== EXERCISE MATERIAL ==
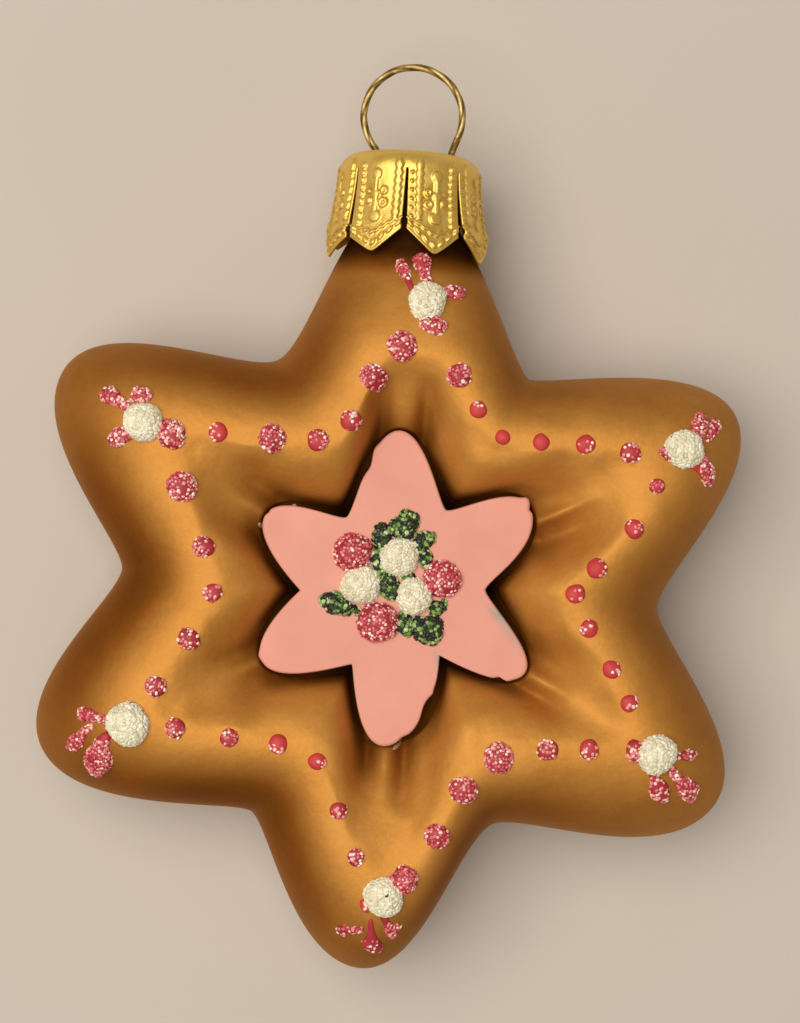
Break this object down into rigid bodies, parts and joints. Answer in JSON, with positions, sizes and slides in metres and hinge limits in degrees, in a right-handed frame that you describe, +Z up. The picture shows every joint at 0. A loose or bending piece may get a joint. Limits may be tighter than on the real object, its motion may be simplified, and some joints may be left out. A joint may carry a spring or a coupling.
{
  "type": "star christmas ornament",
  "caption": "Blown glass tree ornament shaped as a puffed gingerbread star, with a recessed pink star, dotted icing, glittered flowers, a gold crown cap and a hanging ring.",
  "frame": {"origin": "middle of the star, on the small flat of its back on which it rests", "axes": "+Y from the star to its hanging ring, +Z up out of the decorated face, +X to the right of that face"},
  "size_m": [0.0757, 0.0994, 0.026],
  "materials": {
    "glass_star": "satin gold-brown lacquer, darker towards its edges",
    "pink_star": "matte salmon pink paint",
    "cap": "satin pressed gold-coloured sheet",
    "ring": "dull twisted wire"
  },
  "bodies": {
    "root": {"glass_star": "glass_star", "pink_star": "pink_star", "cap": "cap", "ring": "ring"}
  },
  "joints": []
}
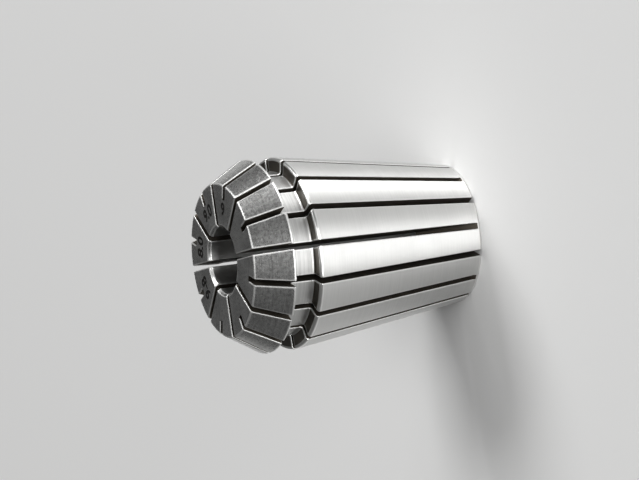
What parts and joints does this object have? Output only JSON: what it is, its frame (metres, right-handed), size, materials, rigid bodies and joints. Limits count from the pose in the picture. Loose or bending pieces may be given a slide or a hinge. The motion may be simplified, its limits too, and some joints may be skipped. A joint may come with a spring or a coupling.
{
  "type": "er collet",
  "caption": "Slotted spring collet: one steel sleeve with a long taper, a nut groove and a nose cone, which closes on a round shank in its bore.",
  "frame": {"origin": "centre of the rear face, the small end, which the collet stands on", "axes": "+Z along the bore to the nose; a slit cut from the nose opens along +X, and the slits cut from the rear lie halfway between"},
  "size_m": [0.026, 0.026, 0.034],
  "materials": {
    "ground_steel": "hardened spring steel, taper ground bright, nose face and nose cone satin"
  },
  "bodies": {
    "root": {"collet": "ground_steel"}
  },
  "joints": []
}
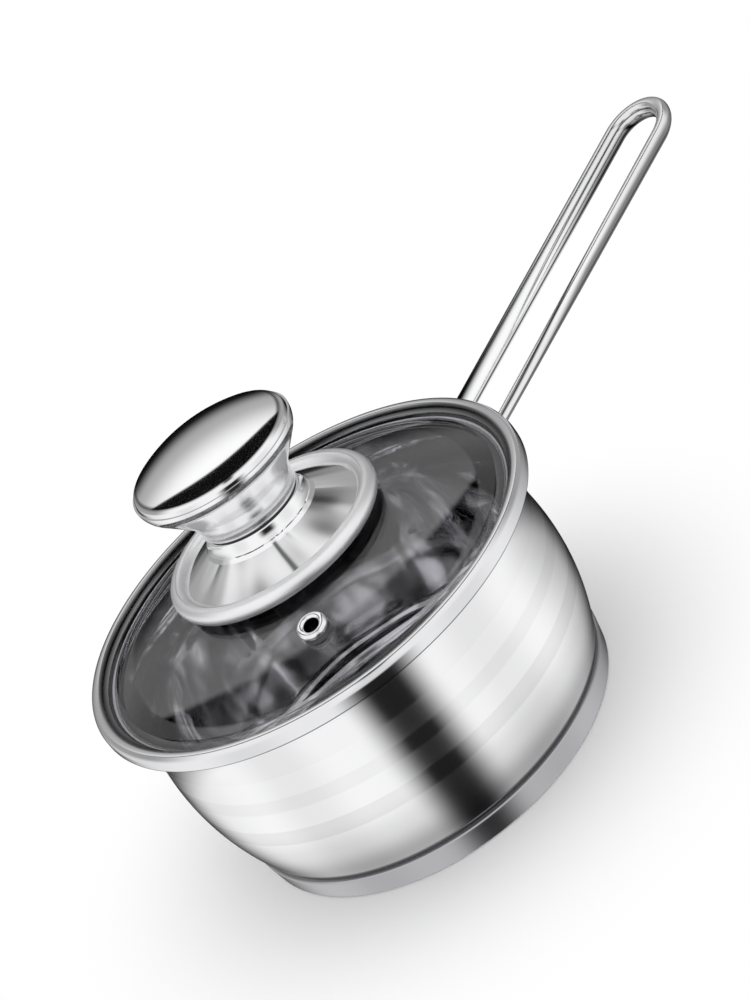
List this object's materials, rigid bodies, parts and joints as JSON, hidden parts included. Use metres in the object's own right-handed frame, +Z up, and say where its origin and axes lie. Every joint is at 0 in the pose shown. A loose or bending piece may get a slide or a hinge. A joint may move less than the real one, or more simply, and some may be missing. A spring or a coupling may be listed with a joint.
{
  "type": "saucepan",
  "caption": "Stainless saucepan with a bellied body, capsule base, long open loop handle and a domed glass lid with steel rim band, steam vent and flared metal knob.",
  "frame": {"origin": "centre of the flat underside of the base, on the axis of the pan", "axes": "+Z is up along the axis of the pan, +X runs out along the handle, +Y is to the left seen from the pan looking along the handle"},
  "size_m": [0.298, 0.1702, 0.1466],
  "materials": {
    "satin_steel": "stainless steel, polished body with soft satin bands",
    "polished_steel": "mirror polished stainless steel",
    "band_steel": "bright polished rim band",
    "knob_steel": "mirror polished stainless steel",
    "fastener_steel": "plain steel",
    "aluminium": "raw aluminium",
    "lid_glass": "clear tempered glass",
    "clear_silicone": "translucent silicone",
    "black_plastic": "black heat resisting plastic"
  },
  "bodies": {
    "pan": {"pan_shell": "satin_steel", "base_core": "aluminium", "base_cap": "satin_steel", "handle_bracket": "satin_steel", "handle_loop": "polished_steel"},
    "lid": {"lid_glass": "lid_glass", "lid_band": "band_steel", "vent_eyelet": "polished_steel", "vent_washer": "fastener_steel", "vent_gasket": "clear_silicone", "knob_skirt": "knob_steel", "skirt_gasket": "clear_silicone", "knob_sleeve": "fastener_steel", "knob_spacer": "black_plastic", "knob_cup": "knob_steel", "knob_cap": "knob_steel", "knob_bridge": "fastener_steel", "knob_nut": "fastener_steel", "knob_screw": "fastener_steel", "screw_washer": "fastener_steel", "glass_gasket": "clear_silicone"}
  },
  "joints": [
    {"name": "lid_lift", "type": "slide", "parent": "pan", "child": "lid", "axis": [0, 0, 1], "range_m": [0, 0.12]}
  ]
}
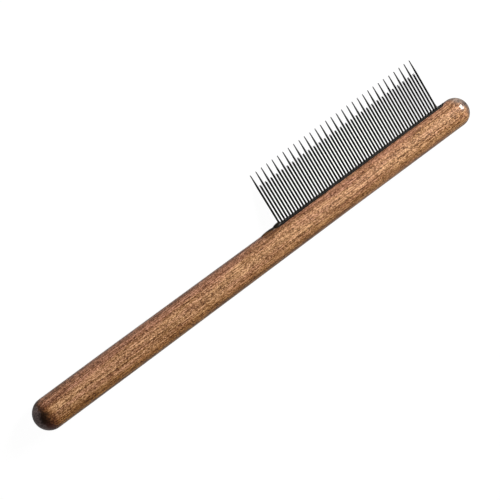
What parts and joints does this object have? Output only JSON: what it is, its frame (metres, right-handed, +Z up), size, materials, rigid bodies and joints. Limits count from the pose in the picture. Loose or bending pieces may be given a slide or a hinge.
===
PROMPT:
Reproduce the data in full, exactly as presented.

EXPECTED OUTPUT:
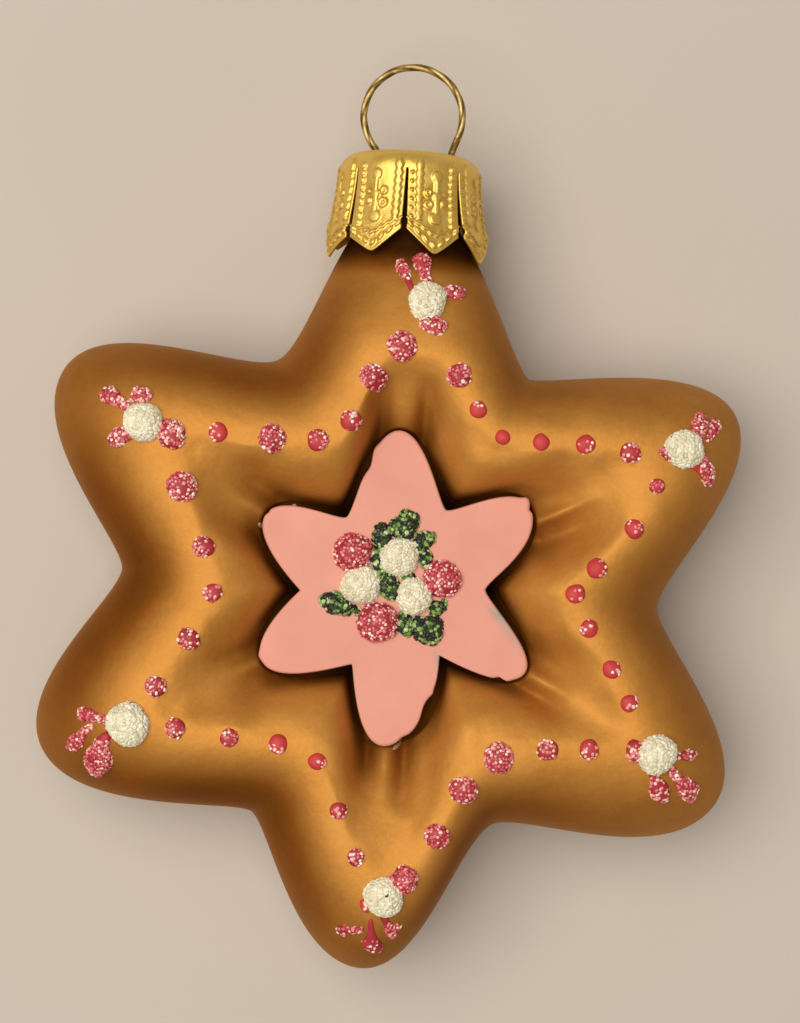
Break this object down into rigid bodies, parts and joints. Answer in JSON, with positions, sizes and slides in metres and hinge limits in degrees, in a right-handed frame that you describe, +Z up. The picture shows every joint at 0. A loose or bending piece may get a joint. Limits may be tighter than on the real object, its motion may be simplified, and some joints may be left out. A joint may carry a spring or a coupling.
{
  "type": "star christmas ornament",
  "caption": "Blown glass tree ornament shaped as a puffed gingerbread star, with a recessed pink star, dotted icing, glittered flowers, a gold crown cap and a hanging ring.",
  "frame": {"origin": "middle of the star, on the small flat of its back on which it rests", "axes": "+Y from the star to its hanging ring, +Z up out of the decorated face, +X to the right of that face"},
  "size_m": [0.0757, 0.0994, 0.026],
  "materials": {
    "glass_star": "satin gold-brown lacquer, darker towards its edges",
    "pink_star": "matte salmon pink paint",
    "cap": "satin pressed gold-coloured sheet",
    "ring": "dull twisted wire"
  },
  "bodies": {
    "root": {"glass_star": "glass_star", "pink_star": "pink_star", "cap": "cap", "ring": "ring"}
  },
  "joints": []
}
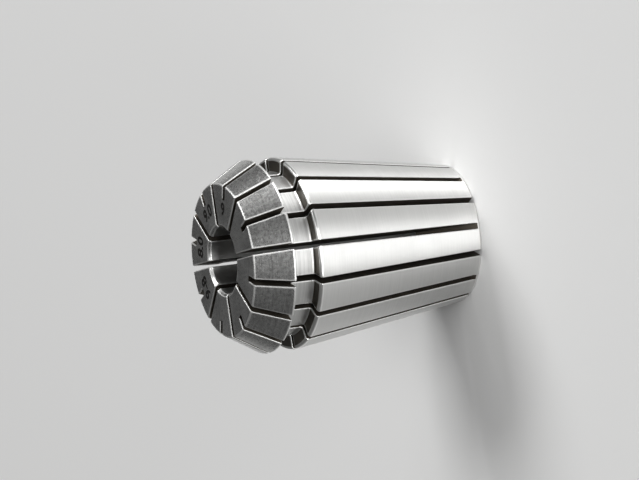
What parts and joints does this object have? Output only JSON: what it is, its frame (metres, right-handed), size, materials, rigid bodies and joints. Limits count from the pose in the picture. Loose or bending pieces may be given a slide or a hinge. The motion may be simplified, its limits too, and some joints may be skipped. A joint may come with a spring or a coupling.
{
  "type": "er collet",
  "caption": "Slotted spring collet: one steel sleeve with a long taper, a nut groove and a nose cone, which closes on a round shank in its bore.",
  "frame": {"origin": "centre of the rear face, the small end, which the collet stands on", "axes": "+Z along the bore to the nose; a slit cut from the nose opens along +X, and the slits cut from the rear lie halfway between"},
  "size_m": [0.026, 0.026, 0.034],
  "materials": {
    "ground_steel": "hardened spring steel, taper ground bright, nose face and nose cone satin"
  },
  "bodies": {
    "root": {"collet": "ground_steel"}
  },
  "joints": []
}
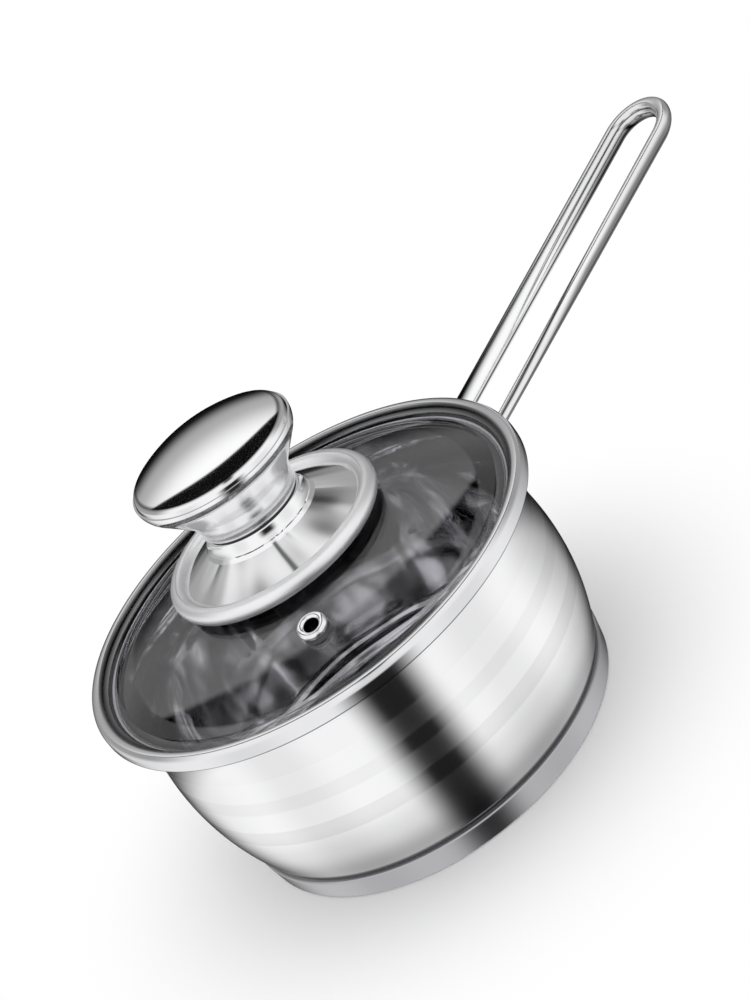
List this object's materials, rigid bodies, parts and joints as JSON, hidden parts included. Use metres in the object's own right-handed frame, +Z up, and say where its origin and axes lie. Every joint is at 0 in the pose shown. A loose or bending piece may get a slide or a hinge. A joint may move less than the real one, or more simply, and some may be missing. A spring or a coupling may be listed with a joint.
{
  "type": "saucepan",
  "caption": "Stainless saucepan with a bellied body, capsule base, long open loop handle and a domed glass lid with steel rim band, steam vent and flared metal knob.",
  "frame": {"origin": "centre of the flat underside of the base, on the axis of the pan", "axes": "+Z is up along the axis of the pan, +X runs out along the handle, +Y is to the left seen from the pan looking along the handle"},
  "size_m": [0.298, 0.1702, 0.1466],
  "materials": {
    "satin_steel": "stainless steel, polished body with soft satin bands",
    "polished_steel": "mirror polished stainless steel",
    "band_steel": "bright polished rim band",
    "knob_steel": "mirror polished stainless steel",
    "fastener_steel": "plain steel",
    "aluminium": "raw aluminium",
    "lid_glass": "clear tempered glass",
    "clear_silicone": "translucent silicone",
    "black_plastic": "black heat resisting plastic"
  },
  "bodies": {
    "pan": {"pan_shell": "satin_steel", "base_core": "aluminium", "base_cap": "satin_steel", "handle_bracket": "satin_steel", "handle_loop": "polished_steel"},
    "lid": {"lid_glass": "lid_glass", "lid_band": "band_steel", "vent_eyelet": "polished_steel", "vent_washer": "fastener_steel", "vent_gasket": "clear_silicone", "knob_skirt": "knob_steel", "skirt_gasket": "clear_silicone", "knob_sleeve": "fastener_steel", "knob_spacer": "black_plastic", "knob_cup": "knob_steel", "knob_cap": "knob_steel", "knob_bridge": "fastener_steel", "knob_nut": "fastener_steel", "knob_screw": "fastener_steel", "screw_washer": "fastener_steel", "glass_gasket": "clear_silicone"}
  },
  "joints": [
    {"name": "lid_lift", "type": "slide", "parent": "pan", "child": "lid", "axis": [0, 0, 1], "range_m": [0, 0.12]}
  ]
}
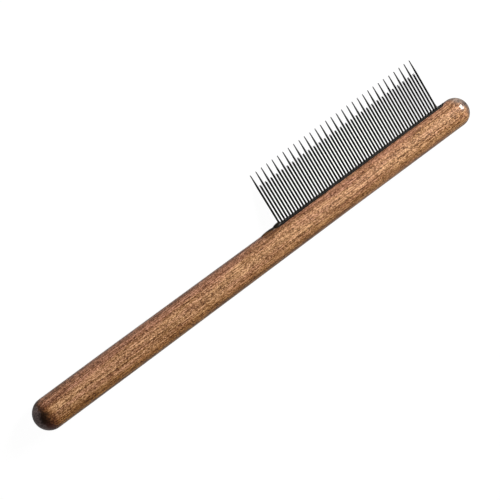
What parts and joints does this object have? Output only JSON: what it is, its frame (metres, right-handed, +Z up), size, materials, rigid bodies and joints. Limits count from the pose in the picture. Loose or bending pieces may be given a slide or a hinge.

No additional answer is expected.